Удалось ли им это? В большой степени удалось. Об этом можно сожалеть или радоваться тому факту, что Франция, возможно, никогда ранее не была настолько единой в политическом и культурном отношении, как сейчас. Чтобы достичь этого, около сорока королей, «которые в течение тысячи лет делали Францию», по выражению Морра, взяли на себя наиболее тяжелый труд, иногда встречавший только негативную реакцию в народе. Чередуя в своей политике принуждение и заманчивые обещания, силовые меры и политику переговоров, они терпеливо разрушали, изолировали, ослабляли и раздробляли очаги местного партикуляризма. Часто они в таких крупнейших периферийных областях, как Бретань и Окситания, позволяли выжить островкам местной автономии, которые во время Французской революции безжалостно уничтожались и рассеивались при полном сознании добросовестности и демократичности этих мер, проводимых во имя той пользы, которую не стоит в целом отрицать.
Добавим, что более или менее добровольное сотрудничество некоторых движений за автономию и независимость, как, например, в Эльзасе, Фландрии, Бретани, с нацистскими оккупантами надолго, но не навечно дискредитировало некоторые организации, выступающие за автономию, в политическом плане. После Второй мировой войны эти организации (после мощного подъема в 1968 году) избрали для себя путь экономических и культурных манифестаций, в частности в семидесятые годы. Еще десяток лет назад движения за культурную автономию на периферии, кроме Корсики, казались не слишком сильными. Вмешательство третьей силы, а именно единой Европы, в противостояние централизованного государства и периферийных регионов постепенно преобразует данную проблему, при этом не лишая ее прежней остроты. В понятиях диалектики конфликт-интеграция, проходящей в прекрасной работе Эмманюэля Ле Руа Ладюри, оказалось более выгодным вернуться к интеграции, в частности во время двойного президентского срока Франсуа Миттерана. Но кризис на Корсике в конце прошлого века, кажется, развернул ситуацию в другом направлении и послужил толчком для возобновления дебатов по вопросам автономии периферийных регионов, таких как Бретань, Эльзас, Баскская область и даже Савойя.

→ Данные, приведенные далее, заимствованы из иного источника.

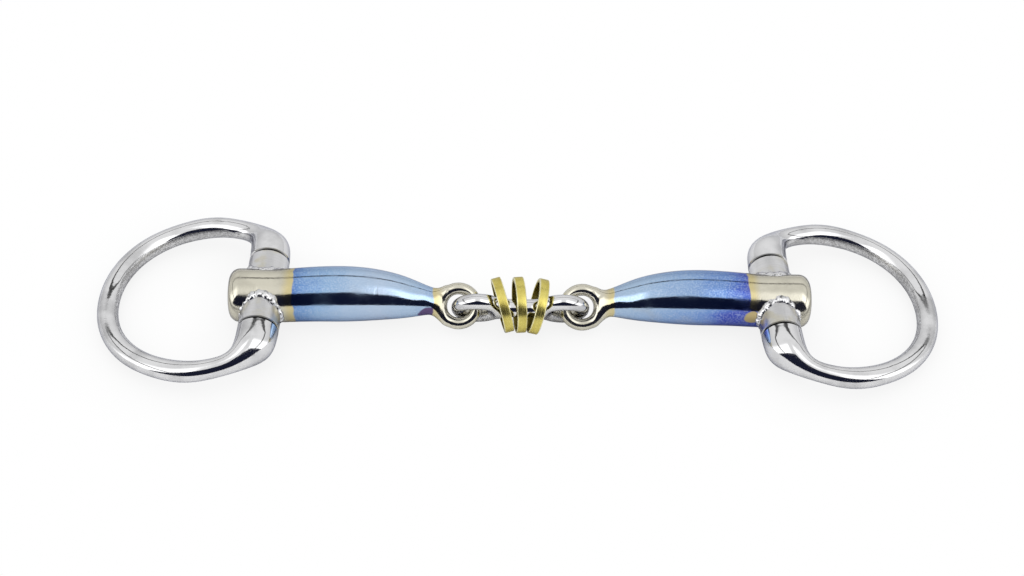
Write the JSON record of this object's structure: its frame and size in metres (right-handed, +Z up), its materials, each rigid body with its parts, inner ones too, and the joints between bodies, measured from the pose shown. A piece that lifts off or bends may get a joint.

Сейчас, учитывая объединение Европы, оба пути развития представляются возможными. Желательно, чтобы децентрализация продолжалась и даже расширялась, но не приобретала подчеркнуто националистических черт, настроений ненависти к французам на Корсике и ненависти к корсиканцам в континентальной Франции. Подобное развитие событий, несущее в себе ростки ксенофобии и даже расизма, было бы шагом назад. В данном случае возможности достаточно ограниченны. Проблема требует от политиков полного хладнокровия, от интеллектуалов — рассудительности, а от наций — ясного видения приоритетов. Дебаты, то есть диалектический конфликт мировой интеграции и регионального разделения, в различных своих формах захватывают все большее число регионов на планете. Они будут доминировать в наступающем столетии. Пожелаем, чтобы везде удалось прийти к приемлемым решениям проблемы, не прибегая к насилию.